Candela Bado

/ Montevideo, Uruguay, 1991


My work examines the process of unraveling colonialism’s legacies. I investigate the genealogy of visual languages associated with patrimony in order to explore the possibility of decolonizing our relationship with objects that carry cultural value. Growing up in a country which has obliterated its layered identities by focusing exclusively on its European heritage, led me to explore a more complex understanding of culture and ultimately my own identity. Through the use of strategies such as fictioning, contradiction and humor, I am interested in questioning historicism, colonial residue and notions of patrimony and national identity. My research focus has gravitated around the act of unveiling subjectivities within historical narratives to understand the manifestation of power structures within objects that can function as triggers for transformative dialogue.

The works with ceramic feet and hands on iron or copper limbs, take from neoclassical notions of sculpture that refer to monumental statues portraying historical events. In an attempt to expose the subjectivities of these portrayals, I experiment with disrupting the anthropomorphic scale and form, using cartoon drawing techniques to convert these body parts into playful and dynamic interactions. 

Appropriating characteristics of classical sculptures, initiated while researching Ancient Greek ruins in historical sites and museums. Sculptures that became a foundation for the Western ideal of beauty led to question  the relationship I had established with these portrayals. The concept of patrimony which is sustained by the preservation of ruins also came into my work after tracing the process of categorization of ruins in the region of the River Plate.

While studying in The Netherlands I started working with blue and white tiles. In appropriating a traditional craft that has transmuted through centuries and continents (Chinese porcelain, Delftware, Portuguese azulejo), I seek to revise its connection to early global trade and the subsequent value systems it generated in cultural identity. I am interested in juxtaposing notions of high and low culture, for instance in drawing with airbrush, using the language of graffiti on white tiles by adding Delft blue glaze. 

A recurring exploration in my artistic practice has been with languages of the oppressed, assimilating how dissidents manifest and survive marginalization. What interests me about irreverent ways of expression is the agency that surfaces from precariousness. As a female artist in a peripheral country in Latin-America, I reflect upon the adversities that condition my practice- to quote Brazilian artist Hélio Oiticica, “from adversity we live ”.
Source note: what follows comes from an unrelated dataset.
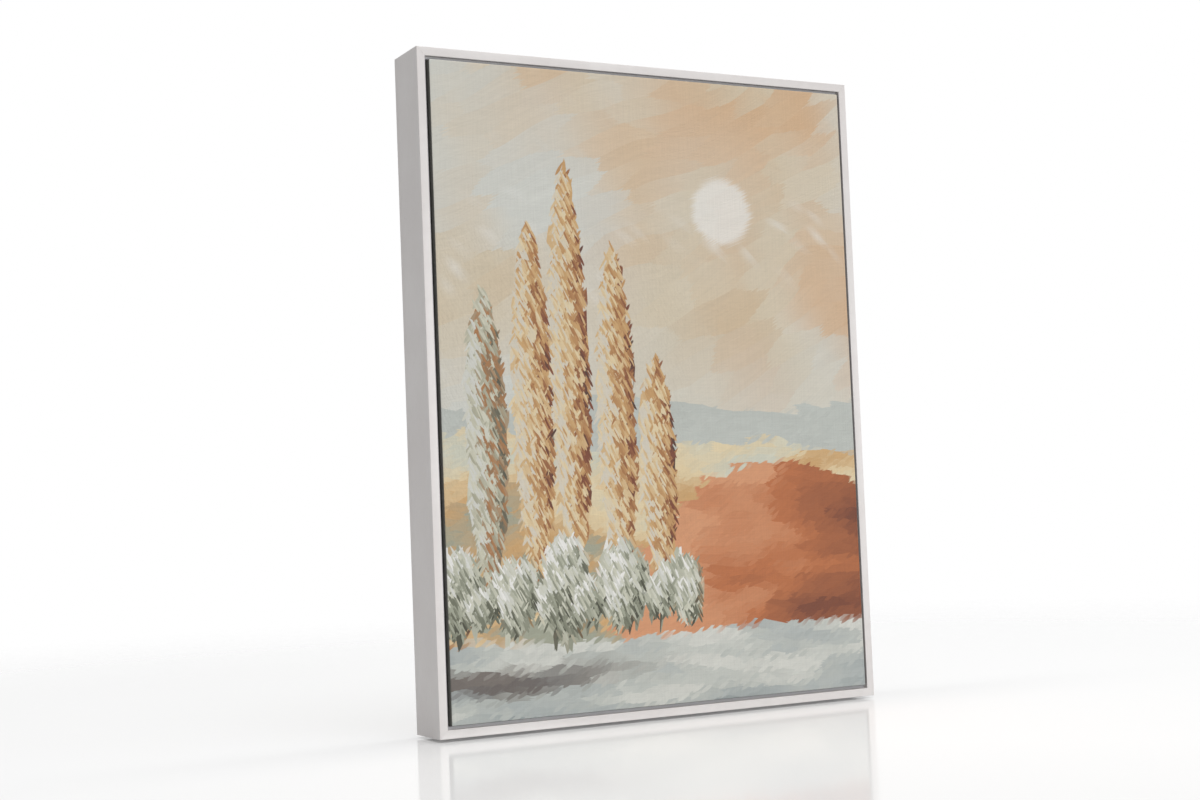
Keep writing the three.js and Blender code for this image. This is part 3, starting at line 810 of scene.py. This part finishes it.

By working with ceramics I have attempted to re-envision traditional materials and techniques beyond established paradigms. I am drawn to the contradictory nature of objects, for example the possibility of being simultaneously fragile and strong. By building ceramic flags and chains the material has guided my process and informed its conceptual framework, confirming that the work can pose essential questions developed during experimentation.